We conducted a series of experiments to determine how challenging it would be for a third party to manipulate the metrics that Google Analytics shows to a user. To do so, we installed a tracker on our own demonstration website, and sent different types of inauthentic traffic against it.
Automating Traffic
The most straightforward way to send create faked traffic against a target website is through the use of Selenium, a popular browser automation suite. Using this software, we can tell a computer to simply visit certain pages or engage with certain elements on a site according to algorithmic scripts. Our tests make it clear that GA does not discriminate between authentic and Selenium browsers mounted on virtual displays, and registers Selenium-operated browser visits and authentic visits identically.
It is worth noting that default Selenium browsers are easily separable from legitimate browsers. All browsers carry with them a multitude of settings, states, default capabilities, and version metadata that can be inspected by Javascript to determine if certain features offered by a website are appropriate for the current visitor. By interrogating these values, it is possible to identify with a high likelihood that a browser is being operated by automated systems like Selenium, and is therefore likely to be inauthentic behavior.
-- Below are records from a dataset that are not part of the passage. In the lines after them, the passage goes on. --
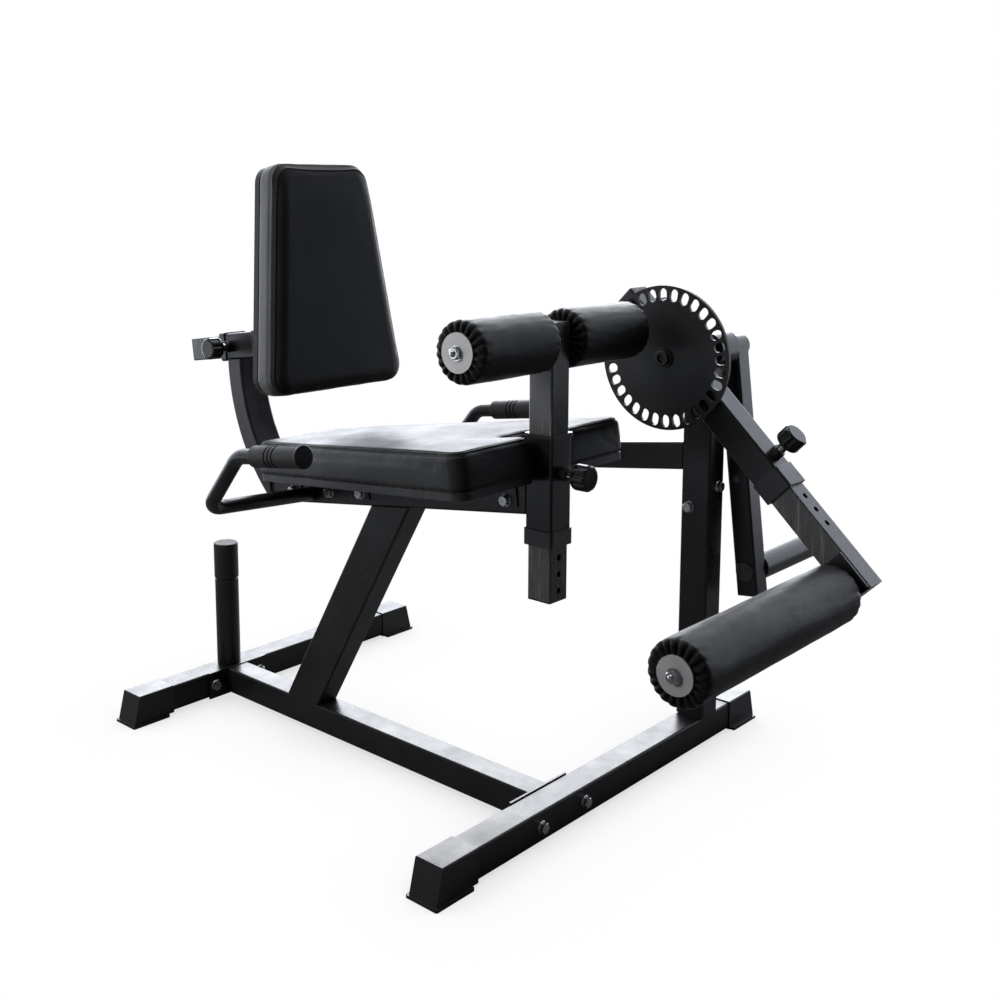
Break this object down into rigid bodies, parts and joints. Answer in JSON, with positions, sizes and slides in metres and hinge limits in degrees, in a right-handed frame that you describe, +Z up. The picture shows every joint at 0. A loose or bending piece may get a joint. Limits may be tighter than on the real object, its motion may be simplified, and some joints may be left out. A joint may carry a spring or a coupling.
{
  "type": "leg extension machine",
  "caption": "Plate-loaded leg extension machine with padded seat and backrest, thigh and ankle rollers, an indexed lever and a weight arm with a plate horn.",
  "frame": {"origin": "on the floor, under the centre of the machine's bounding box", "axes": "+Z up, +Y to the rear (backrest side), +X to the seated user's left (lever side)"},
  "size_m": [1.0434, 1.271, 1.0539],
  "materials": {
    "frame_paint": "satin black powder coat with a fine texture",
    "slide_paint": "smooth satin dark grey coating that gets rubbed by its sleeve",
    "disc_paint": "satin black powder coat on laser-cut plate",
    "zinc_steel": "bright zinc plate",
    "chrome_steel": "polished chrome plate",
    "vinyl": "fine-grained black upholstery vinyl, satin, with sewn seams",
    "roller_vinyl": "smooth black vinyl sleeve over foam, gathered into pleats at the ends",
    "board": "plywood base wrapped in the same black vinyl, stapled underneath",
    "grip_rubber": "matt black rubber",
    "plastic": "moulded black plastic with a light texture",
    "knob_plastic": "glossy black moulded plastic",
    "disc_plastic": "light grey moulded plastic end disc"
  },
  "bodies": {
    "frame": {"front_crossbar": "frame_paint", "rear_crossbar": "frame_paint", "main_beam": "frame_paint", "beam_end_plates": "frame_paint", "foot_caps": "plastic", "frame_bolts": "zinc_steel", "frame_nuts": "zinc_steel", "storage_post": "frame_paint", "storage_sleeve": "grip_rubber", "upright": "frame_paint", "pivot_housing": "frame_paint", "seat_post": "frame_paint", "seat_rail": "frame_paint", "side_bar": "frame_paint", "cross_tube": "frame_paint", "seat_brackets": "frame_paint", "seat_board": "board", "seat_pad": "vinyl", "handle_tubes": "frame_paint", "handle_grips": "grip_rubber", "grip_caps": "plastic", "thigh_sleeve": "frame_paint", "sleeve_collars": "plastic", "backrest_post": "frame_paint", "backrest_sleeve": "frame_paint"},
    "thigh_post": {"thigh_tube": "slide_paint", "thigh_tube_plugs": "plastic", "thigh_roller_bar": "frame_paint", "thigh_end_discs": "disc_plastic", "thigh_end_bolts": "chrome_steel"},
    "right_thigh_roller": {"thigh_roller_right": "roller_vinyl"},
    "left_thigh_roller": {"thigh_roller_left": "roller_vinyl"},
    "thigh_pull_pin": {"thigh_pin": "chrome_steel", "thigh_knob": "knob_plastic"},
    "rotor": {"index_disc": "disc_paint", "pivot_shaft": "zinc_steel", "shaft_bolt": "disc_paint", "weight_arm": "frame_paint", "weight_horn": "slide_paint", "weight_arm_caps": "plastic"},
    "lever": {"lever_tube": "frame_paint", "lever_collar": "plastic", "lever_end_plug": "plastic"},
    "lever_extension": {"lever_slide_tube": "slide_paint", "lever_slide_plug": "plastic", "ankle_bar": "frame_paint", "ankle_end_disc": "disc_plastic", "ankle_end_bolt": "chrome_steel"},
    "ankle_pad": {"ankle_roller": "roller_vinyl"},
    "length_pull_pin": {"length_pin": "chrome_steel", "length_knob": "knob_plastic"},
    "index_pull_pin": {"index_pin": "chrome_steel", "index_knob": "knob_plastic"},
    "backrest": {"backrest_slide": "slide_paint", "backrest_slide_plug": "plastic", "backrest_plate": "frame_paint", "backrest_board": "board", "backrest_pad": "vinyl"},
    "backrest_pull_pin": {"backrest_pin": "chrome_steel", "backrest_knob": "knob_plastic"}
  },
  "joints": [
    {"name": "weight_arm_swing", "type": "hinge", "parent": "frame", "child": "rotor", "pos_m": [0.19051, -0.27709, 0.73], "axis": [-1, 0, 0], "range_deg": [-5, 60]},
    {"name": "lever_index", "type": "hinge", "parent": "rotor", "child": "lever", "pos_m": [0.09051, -0.27709, 0.73], "axis": [-1, 0, 0], "range_deg": [-56.25, 33.75]},
    {"name": "lever_length", "type": "slide", "parent": "lever", "child": "lever_extension", "axis": [0, -0.7169, -0.6972], "range_m": [-0.0265, 0.053]},
    {"name": "ankle_roller_spin", "type": "hinge", "parent": "lever_extension", "child": "ankle_pad", "pos_m": [-0.16249, -0.58235, 0.3927], "axis": [1, 0, 0], "continuous": true},
    {"name": "thigh_height", "type": "slide", "parent": "frame", "child": "thigh_post", "axis": [0, 0, 1], "range_m": [0, 0.106]},
    {"name": "right_thigh_roller_spin", "type": "hinge", "parent": "thigh_post", "child": "right_thigh_roller", "pos_m": [-0.32999, -0.24409, 0.78], "axis": [1, 0, 0], "continuous": true},
    {"name": "left_thigh_roller_spin", "type": "hinge", "parent": "thigh_post", "child": "left_thigh_roller", "pos_m": [-0.09699, -0.24409, 0.78], "axis": [1, 0, 0], "continuous": true},
    {"name": "backrest_depth", "type": "slide", "parent": "frame", "child": "backrest", "axis": [0, 0.9914, -0.1305], "range_m": [-0.08, 0.1]},
    {"name": "thigh_pin_pull", "type": "slide", "parent": "frame", "child": "thigh_pull_pin", "axis": [0, -1, 0], "range_m": [0, 0.012]},
    {"name": "length_pin_pull", "type": "slide", "parent": "lever", "child": "length_pull_pin", "axis": [0, -0.6972, 0.7169], "range_m": [0, 0.012]},
    {"name": "index_pin_pull", "type": "slide", "parent": "lever", "child": "index_pull_pin", "axis": [1, 0, 0], "range_m": [0, 0.012]},
    {"name": "backrest_pin_pull", "type": "slide", "parent": "frame", "child": "backrest_pull_pin", "axis": [-1, 0, 0], "range_m": [0, 0.012]}
  ]
}
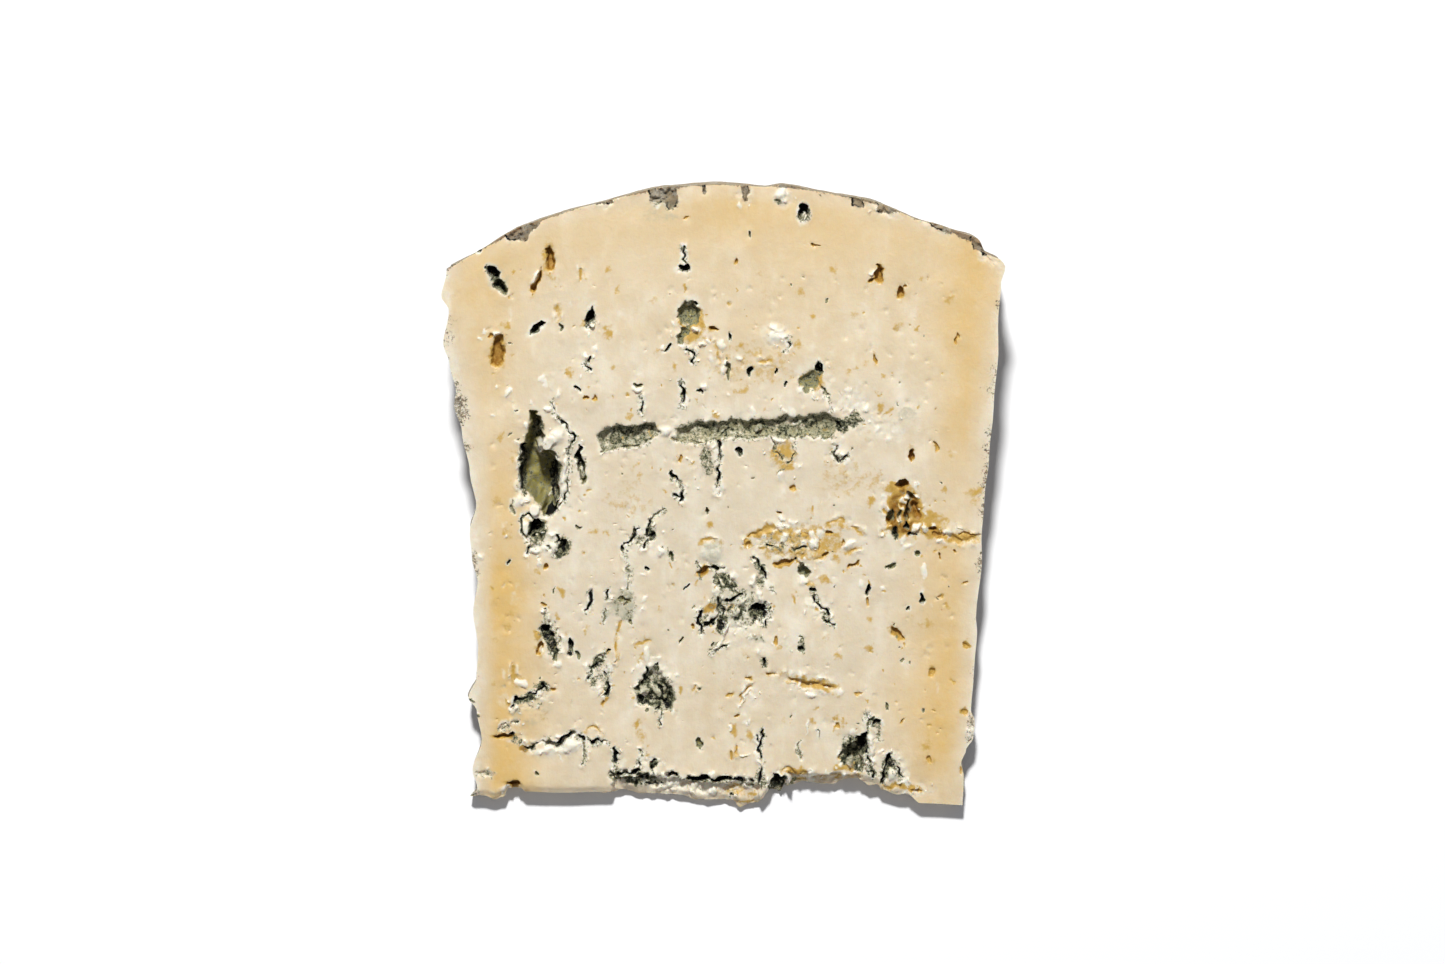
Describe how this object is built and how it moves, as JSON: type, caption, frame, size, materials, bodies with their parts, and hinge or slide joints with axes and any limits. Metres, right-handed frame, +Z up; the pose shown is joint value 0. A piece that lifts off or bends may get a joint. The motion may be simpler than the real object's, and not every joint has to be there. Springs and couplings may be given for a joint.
{
  "type": "blue cheese wedge",
  "caption": "Thin wedge cut from a wheel of blue cheese, lying on one cut face, with a bulging rind, a broken tip, a pierced channel, cracks and mouldy hollows.",
  "frame": {"origin": "centre of the bounding box in plan, on the table under the flat side it rests on", "axes": "+X along the axis of the wheel the wedge was cut from, +Y from the broken tip to the round rind, +Z up"},
  "size_m": [0.0824, 0.0928, 0.0216],
  "materials": {
    "ivory_paste": "moist ivory cheese paste, yellower towards the rind, with dark blue-green mould in its cracks and hollows"
  },
  "bodies": {
    "root": {"blue_cheese_wedge": "ivory_paste"}
  },
  "joints": []
}
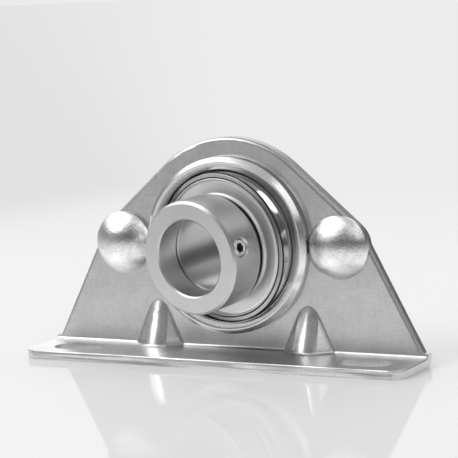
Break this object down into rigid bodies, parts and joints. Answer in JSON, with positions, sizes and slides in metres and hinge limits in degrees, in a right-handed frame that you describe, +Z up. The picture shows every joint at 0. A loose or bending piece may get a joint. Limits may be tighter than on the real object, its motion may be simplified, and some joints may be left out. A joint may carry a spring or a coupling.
{
  "type": "pillow block bearing",
  "caption": "Pillow block bearing: self-aligning insert with eccentric locking collar in a riveted pressed steel housing with a slotted base.",
  "frame": {"origin": "centre of the spherical seat and of the bearing, on the plane where the two pressings meet; 37.5 mm above the base's underside", "axes": "+Z up out of the base, X along the base, -Y towards the collar side and over the base; the insert stands swivelled 11.5 degrees in its seat, as pictured, so the bore's axis leaves the front at (-0.1807, -0.9799, -0.0843)"},
  "size_m": [0.138, 0.0387, 0.073],
  "materials": {
    "galvanised_sheet": "satin galvanised",
    "plated_rivet": "bright, slightly hammered",
    "polished_ring": "ground and polished",
    "bearing_steel": "fine ground",
    "cage_nylon": "natural glass-filled nylon",
    "satin_collar": "satin turned, zinc plated",
    "screw_steel": "bright turned, dark socket",
    "ball_steel": "mirror polished",
    "washer_steel": "satin",
    "seal_rubber": "matt nitrile rubber"
  },
  "bodies": {
    "housing": {"housing_bracket": "galvanised_sheet", "rear_retainer": "galvanised_sheet", "rivet_left": "plated_rivet", "rivet_right": "plated_rivet"},
    "insert": {"outer_ring": "polished_ring", "front_inner_washer": "washer_steel", "front_seal_lip": "seal_rubber", "front_outer_washer": "washer_steel", "rear_inner_washer": "washer_steel", "rear_seal_lip": "seal_rubber", "rear_outer_washer": "washer_steel"},
    "cage": {"ball_cage": "cage_nylon", "ball_1": "ball_steel", "ball_2": "ball_steel", "ball_3": "ball_steel", "ball_4": "ball_steel", "ball_5": "ball_steel", "ball_6": "ball_steel", "ball_7": "ball_steel", "ball_8": "ball_steel", "ball_9": "ball_steel"},
    "inner_ring": {"inner_ring": "bearing_steel"},
    "collar": {"locking_collar": "satin_collar"},
    "screw": {"set_screw": "screw_steel"}
  },
  "joints": [
    {"name": "insert_swivel", "type": "hinge", "parent": "housing", "child": "insert", "pos_m": [0, 0, 0], "axis": [0.4226, 0, -0.9063], "range_deg": [-25.5, 2.5]},
    {"name": "shaft_spin", "type": "hinge", "parent": "insert", "child": "inner_ring", "pos_m": [0, 0, 0], "axis": [-0.1807, -0.9799, -0.0843], "continuous": true},
    {"name": "cage_spin", "type": "hinge", "parent": "insert", "child": "cage", "pos_m": [0, 0, 0], "axis": [-0.1807, -0.9799, -0.0843], "continuous": true},
    {"name": "collar_lock", "type": "hinge", "parent": "inner_ring", "child": "collar", "pos_m": [0, 0, 0], "axis": [-0.1807, -0.9799, -0.0843], "range_deg": [-20, 20]},
    {"name": "screw_travel", "type": "slide", "parent": "collar", "child": "screw", "axis": [0.9604, -0.1943, 0.1996], "range_m": [-0.0004, 0.003]}
  ],
  "couplings": [
    {"joint": "cage_spin", "follows": "shaft_spin", "ratio": 0.39823}
  ]
}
GA does not appear to provide this mitigation. However, even if it did, tools like Selenium Stealth can make it more challenging to detect automated traffic in this way. To get a sense of the costs of faking more believable traffic, we also tested Selenium Stealth against our target website. As expected, GA failed to identify this more sophisticated method of generating faked traffic.
Faking Locations
Browser automation is only one part of the problem for a prospective analytics poisoner. While we determined that Selenium-driven browsers can easily bypass any mitigation techniques GA may provide, this is not an easily scalable avenue of poisoning: an attack would be extremely obvious if all the faked traffic originated from the same location.
There are a few ways of fanning out browser requests across numerous IPs, which GA uses to determine where visitors are coming from. Our experiment experimented with obfuscating the source of traffic through cloud IPs, VPN clients, and proxy servers, methods through which an attacker could make traffic appear to be coming from somewhere where it is not.
GA also appears to not have any mitigation for traffic flowing through these obfuscated channels. We found that requests from all three of these methods were successful in appearing in our Google Analytics dashboard. This potentially allows the attacker not only to artificially drive up engagement on select areas of a site but also to choose the locations from which the traffic appears to be coming from, as well.
As with Selenium, there are a few mitigation methods that GA could implement to avoid being fooled by this inauthentic traffic. Platforms like CloudFlare use IP reputation as an effective means of weeding out traffic that is likely to be inauthentic. In the same way that many services flag requests from TOR exit nodes, or from requests originating from AWS IPs, in principle, Google Analytics could remove a majority of bad-faith traffic through this approach.
RESULTS
There are a limitless number of potential vulnerabilities lurking out there. The key question is whether or not a specific attack is practical for a malicious actor to use against a target. Our testing tool - the IPM Vulnerability Engine - allows us to conduct analytics poisoning attacks and accurately measure the cost and time to generate faked page views through various methods. This gives us a sense of the constraints facing a bad actor seeking to pull off an analytics poisoning campaign.
We find that these attacks are cheap to accomplish and scale with little effort. The chart below shows the time and cost required to generate a single page view against a target website. Our testing suggests that it would be possible to generate a million page views from believable looking browsers (leveraging Selenium Stealth) and through a few spoofed locations (leveraging VPNs) for $200.00. With close inspection, end-users would potentially notice a small variety of IPs used for these hits - in order to avoid detection by those means, a proxy server approach would generate hits effectively indistinguishable from legitimate traffic at a cost of $17,000.
Visit Automation | |||
---|---|---|---|
Selenium | Selenium Stealth | ||
Traffic Spoofing |
Unobfuscated | $0.00004 / 25 seconds / 30 LOC | $0.00004 / 25 seconds / 40 LOC |
VPN | $0.0002 / 35 seconds / 45 LOC | $0.0002 / 35 seconds / 55 LOC | |
Proxy Servers | $0.017 / 60 seconds / 45 LOC | $0.017 / 60 seconds / 55 LOC |
While these weaknesses in GA measurement have been known for some time in the web analytics community (see example and example), we believe that it should be considered in a broader socio-technical context. The widespread use of GA throughout the web -- and the extremely minimal costs of pulling off analytics poisoning attacks -- suggests that it is a practical vector for bad actors to manipulate organizational decision-making. Our analysis also points to the significant role that changes to GA could play in mitigating this vulnerability: even rudimentary changes to distinguish between real and fake traffic on the platform could increase the cost of these attacks by orders of magnitude.